In his book entitled “The Five World Religions” (1975, 141), Helmuth von Glasenapp writes, that the basic idea behind Chinese ideology is the harmony of the sky, the Earth and man. One of the most beautiful sections of the Shujing (I, 4) says, “There is the most intimate relationship between the Heavens up and the men down, and who recognises this in its entirety is really sage.” This cosmic ideology is reflected in ancient folk music as well. According to the ancient Chinese concept of music, music is the gift of the Heavens, its basic principles derive from the laws of the Universe and is capable of having immense impact on people.

Béla Bartók writes, “Folk music is a phenomenon of nature that evolves with the organic freedom of other living organisms in nature: flowers, animals, etc.” – and as we could see, the fauna and flora form one unit in this vast area being the largest coherent region of the world, just like the ancient strata of pentatonic folk music. “Real peasant music is transformative work of a natural force operating unconsciously in peoples not influenced by urban culture” (Bartók 1925, At the sources of folk music). The same drive makes the songbirds sing and creates folk music in people: the instinct to create music, which penetrates nature and implies high-level intellectual activity.

Béla Bartók recognised that the pentatonic nature of folk music is a natural phenomenon. The pentatonic scale is a natural phenomenon, it is an important, although not exclusive, characteristic of birdsongs. Ornithologists have shown that the non-exclusive but extremely frequent features of birdsong include: the minor pentatonic scale, fifth transposition, descending melody line, choriambus. Interestingly, these are also the main characteristics of the ancient strata of Hungarian and Chinese folk music, that is, they do rely on natural principles. The woodlark sings melodies of a chromatising tone system and with fifth transposition. Pentatonic, diatonic and other “human” tone systems have also developed in the avifauna. A hermit thrush often sings minor pentatonic songs.

It is not only the pentatonic scale which connects the folk music of the Silk Road and the pentatonic nature of birdsongs.  We can find a whole series of elaborate matches if we get acquainted with birdsongs. Our ancestors paid close attention to Nature for millennia, during the entire unfathomable past, until the dawn of becoming humans.
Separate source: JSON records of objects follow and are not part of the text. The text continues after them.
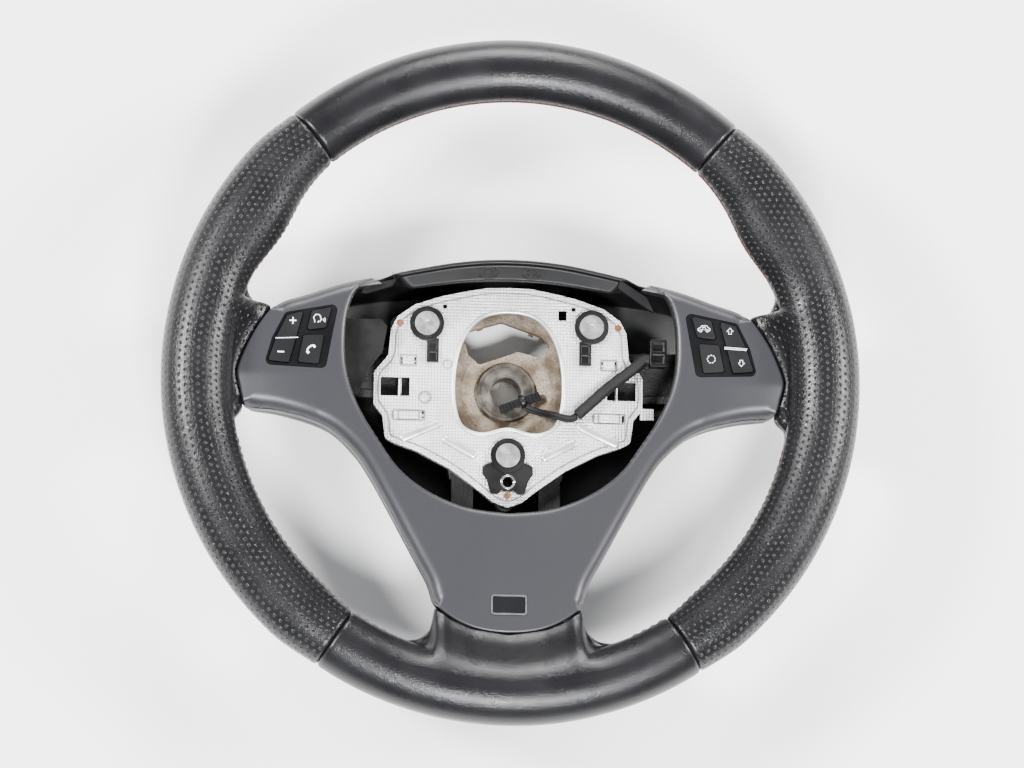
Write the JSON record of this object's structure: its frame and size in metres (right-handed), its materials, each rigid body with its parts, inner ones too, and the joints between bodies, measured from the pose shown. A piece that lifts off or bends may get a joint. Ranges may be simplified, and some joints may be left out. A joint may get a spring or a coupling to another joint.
{
  "type": "car steering wheel",
  "caption": "Sports steering wheel with leather rim, trimmed side and lower spokes, switch pods, and an open hub with its horn plate where the airbag module was.",
  "frame": {"origin": "centre of the column bore on the hub's rear face", "axes": "+Z along the column axis towards the driver, +Y towards twelve o'clock, +X towards three o'clock"},
  "size_m": [0.379, 0.3754, 0.0882],
  "materials": {
    "cast_metal": "bead blasted casting",
    "sleeve_steel": "turned, splined",
    "rim_foam": "moulded foam",
    "smooth_leather": "smooth, satin",
    "perforated_leather": "perforated, satin",
    "trim_plastic": "soft touch, satin",
    "badge_black": "gloss",
    "cover_plastic": "fine grain",
    "screw_steel": "zinc plated",
    "plate_steel": "zinc plated, fine waffle",
    "bolt_steel": "bright zinc",
    "spring_steel": "drawn wire",
    "black_nylon": "moulded",
    "eyelet_steel": "turned",
    "copper": "copper plated",
    "frame_plastic": "satin",
    "key_plastic": "soft touch",
    "mat_rubber": "silicone",
    "board": "solder mask",
    "lead_black": "taped"
  },
  "bodies": {
    "wheel": {"armature": "cast_metal", "spline_sleeve": "sleeve_steel", "rim_foam": "rim_foam", "leather_top": "smooth_leather", "leather_left": "perforated_leather", "leather_right": "perforated_leather", "leather_bottom": "smooth_leather", "spoke_trim": "trim_plastic", "badge_plate": "badge_black", "rear_cover": "cover_plastic", "rear_cover_screws": "screw_steel", "guide_bolts": "bolt_steel", "horn_springs": "spring_steel", "left_switch_frame": "frame_plastic", "left_rubber_mat": "mat_rubber", "left_switch_board": "board", "left_switch_housing": "cover_plastic", "right_switch_frame": "frame_plastic", "right_rubber_mat": "mat_rubber", "right_switch_board": "board", "right_switch_housing": "cover_plastic", "well_flap": "cover_plastic", "switch_plug": "black_nylon", "lead_loom": "lead_black", "lead_wires": "lead_black", "lead_connector": "black_nylon", "cable_tie": "black_nylon"},
    "horn_carrier": {"horn_plate": "plate_steel", "left_bush": "black_nylon", "right_bush": "black_nylon", "bottom_carrier": "black_nylon", "pin_eyelet": "eyelet_steel", "contact_rivets": "copper"},
    "left_clip": {"left_wire_clip": "spring_steel"},
    "right_clip": {"right_wire_clip": "spring_steel"},
    "left_rocker_key": {"left_rocker": "key_plastic"},
    "right_rocker_key": {"right_rocker": "key_plastic"},
    "voice_key": {"voice_button": "key_plastic"},
    "phone_key": {"phone_button": "key_plastic"},
    "recirculation_key": {"recirculation_button": "key_plastic"},
    "custom_key": {"custom_button": "key_plastic"}
  },
  "joints": [
    {"name": "horn_press", "type": "slide", "parent": "wheel", "child": "horn_carrier", "axis": [0, 0, -1], "range_m": [0, 0.0015], "stiffness_N_per_m": 6000, "springref_m": -0.003, "deforming": ["horn_springs"]},
    {"name": "left_clip_slide", "type": "slide", "parent": "horn_carrier", "child": "left_clip", "axis": [1, 0, 0], "range_m": [0, 0.003], "stiffness_N_per_m": 1500, "springref_m": -0.001},
    {"name": "right_clip_slide", "type": "slide", "parent": "horn_carrier", "child": "right_clip", "axis": [-1, 0, 0], "range_m": [0, 0.003], "stiffness_N_per_m": 1500, "springref_m": -0.001},
    {"name": "left_rocker_tilt", "type": "hinge", "parent": "wheel", "child": "left_rocker_key", "pos_m": [-0.12231, 0.02, 0.06104], "axis": [0.996, 0, -0.0896], "range_deg": [-4, 4], "stiffness_Nm_per_rad": 1.2},
    {"name": "right_rocker_tilt", "type": "hinge", "parent": "wheel", "child": "right_rocker_key", "pos_m": [0.12231, 0.02, 0.06104], "axis": [0.996, 0, 0.0896], "range_deg": [-4, 4], "stiffness_Nm_per_rad": 1.2},
    {"name": "voice_press", "type": "slide", "parent": "wheel", "child": "voice_key", "axis": [-0.0896, 0, -0.996], "range_m": [0, 0.001], "stiffness_N_per_m": 1200, "springref_m": -0.0008},
    {"name": "phone_press", "type": "slide", "parent": "wheel", "child": "phone_key", "axis": [-0.0896, 0, -0.996], "range_m": [0, 0.001], "stiffness_N_per_m": 1200, "springref_m": -0.0008},
    {"name": "recirculation_press", "type": "slide", "parent": "wheel", "child": "recirculation_key", "axis": [0.0896, 0, -0.996], "range_m": [0, 0.001], "stiffness_N_per_m": 1200, "springref_m": -0.0008},
    {"name": "custom_press", "type": "slide", "parent": "wheel", "child": "custom_key", "axis": [0.0896, 0, -0.996], "range_m": [0, 0.001], "stiffness_N_per_m": 1200, "springref_m": -0.0008}
  ]
}
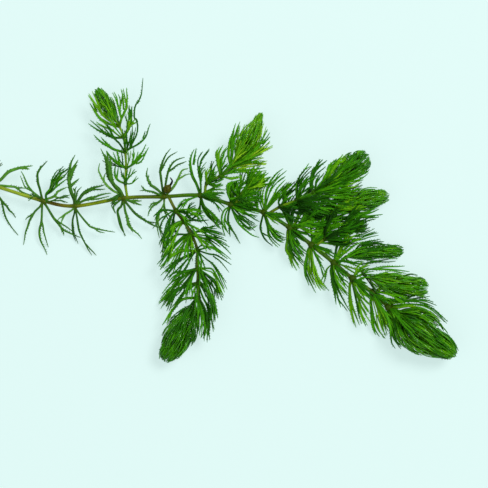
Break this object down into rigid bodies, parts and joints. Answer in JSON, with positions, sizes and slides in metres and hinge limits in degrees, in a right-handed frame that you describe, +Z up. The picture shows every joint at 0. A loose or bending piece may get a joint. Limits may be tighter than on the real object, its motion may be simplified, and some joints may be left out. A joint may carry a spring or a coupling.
{
  "type": "hornwort sprig",
  "caption": "Cut sprig of the aquarium plant hornwort, laid flat: a stem with whorls of thin forked leaves, side shoots with closed leafy buds, and a small spined nut.",
  "frame": {"origin": "on the surface the sprig lies on, under the middle of its outline", "axes": "+X along the sprig, from the cut end of the main stem towards its end bud; +Y across the sprig, to the side where most shoots are; +Z up from the surface"},
  "size_m": [0.2196, 0.1276, 0.0247],
  "materials": {
    "leaf": "thin moist leaves, mid to dark green with yellow-green edges and tips",
    "bud": "closed bundles of young leaves, bright fresh green with a wet sheen",
    "stem": "smooth round stem, olive to yellow-green, browner at the nodes",
    "nut": "olive-brown nut with a dark purple-black spine"
  },
  "bodies": {
    "root": {"main_bud": "bud", "main_stem": "stem", "main_whorl_01": "leaf", "main_whorl_02": "leaf", "main_whorl_03": "leaf", "main_whorl_04": "leaf", "main_whorl_05": "leaf", "main_whorl_06": "leaf", "main_whorl_07": "leaf", "main_whorl_08": "leaf", "main_whorl_09": "leaf", "main_whorl_10": "leaf", "main_whorl_11": "leaf", "main_whorl_12": "leaf", "main_whorl_13": "leaf", "main_whorl_14": "leaf", "nut": "nut", "shoot_a_bud": "bud", "shoot_b_bud": "bud", "shoot_b_stem": "stem", "shoot_b_whorl_1": "leaf", "shoot_b_whorl_2": "leaf", "shoot_b_whorl_3": "leaf", "shoot_b_whorl_4": "leaf", "shoot_b_whorl_5": "leaf", "shoot_c_bud": "bud", "shoot_c_stem": "stem", "shoot_c_whorl_1": "leaf", "shoot_c_whorl_2": "leaf", "shoot_c_whorl_3": "leaf", "shoot_c_whorl_4": "leaf", "shoot_c_whorl_5": "leaf", "shoot_c_whorl_6": "leaf", "shoot_c_whorl_7": "leaf", "shoot_d_bud": "bud", "shoot_d_stem": "stem", "shoot_d_whorl_1": "leaf", "shoot_d_whorl_2": "leaf", "shoot_d_whorl_3": "leaf", "shoot_e_bud": "bud", "shoot_e_stem": "stem", "shoot_e_whorl_1": "leaf", "shoot_e_whorl_2": "leaf", "shoot_f_bud": "bud", "shoot_f_stem": "stem", "shoot_f_whorl_1": "leaf", "shoot_f_whorl_2": "leaf", "shoot_f_whorl_3": "leaf", "shoot_f_whorl_4": "leaf", "shoot_g_bud": "bud", "shoot_g_stem": "stem", "shoot_g_whorl_1": "leaf", "shoot_g_whorl_2": "leaf", "shoot_g_whorl_3": "leaf", "shoot_h_bud": "bud", "shoot_h_stem": "stem", "shoot_h_whorl_1": "leaf", "shoot_h_whorl_2": "leaf", "shoot_i_bud": "bud", "shoot_j_bud": "bud"}
  },
  "joints": []
}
In his book entitled “The Origins and the Three Worlds of Music”, Péter Szőke birdsong-researcher showed that the emphasised role of the fifth transposition, the descending tone, the sharp and drawn rhythms, the pentatonic scale without semitones, the four-line verses and the descending melody line and the harmonic dominant-tonic relationship, well-known in European a folk music were also displayed in birdsongs. A series of avian musical facts, proven by experiences, confirm that no matter how developed human music is, the basic creative principles of human folk music can be detected in the music of the birds, and this is evidenced by a multitude of samples from avian music (Szőke 1982, 69).

In addition, the extraordinary phenomenon of the folk song threshold also connects Hungarian and Chinese folk music. Approximately half of the North Chinese folk songs still contains the folk song threshold (xing), known to the Chinese for at least 3,000 years, according to the “Book of Verses” (Du Yaxiong 1998, 44). The threshold, which is characteristic of both Hungarian and Chinese folk songs, means that at the birth of such folk music a phenomenon of Nature found an intimate echo in the soul of the singer, and this inner echo initiates the birth of the folk song.  It means that such folk songs were born from an intimate perception of Nature. All these signs together indicate that ancient Eurasian folk music was born not only from the instinct to create music, which penetrates the avian world as well, but from an essentially deeper apprehension, intimate experience and respect of Nature.

On his tour of collecting folk songs in Szeklerland in 1907, Bartók suspected the identical tone of the ancient Chinese and ancient Szekler folk music. The work of the subsequent decades supported his suspicion. In 1937 Kodály wrote, “such striking substantial similarities of the melodic structure, phraseology, and rhythm cannot be sheer coincidences. We should suppose contact or a common source here.” Kodály’s standpoint in 1947 demonstrates how deeply he saw the fundamental role of folk music in our national self-identity: “To sustain the unbroken ancient Hungarian spirit manifesting in old melodies, to refresh where it languishes: the whole problem of the survival of Hungarians can be condensed into this single task” (Kodály 1949). The world-famous Kodály method was created for these reasons; its pedagogical concept was regarded as a nation-saving programme by Kodály. The similarly sounding melodies along the Danube, the Volga and the Yellow River, over fifteen hundred years and many thousands of kilometres, convey the same message to us: “we live until we remember who we are” (Kodály 1942).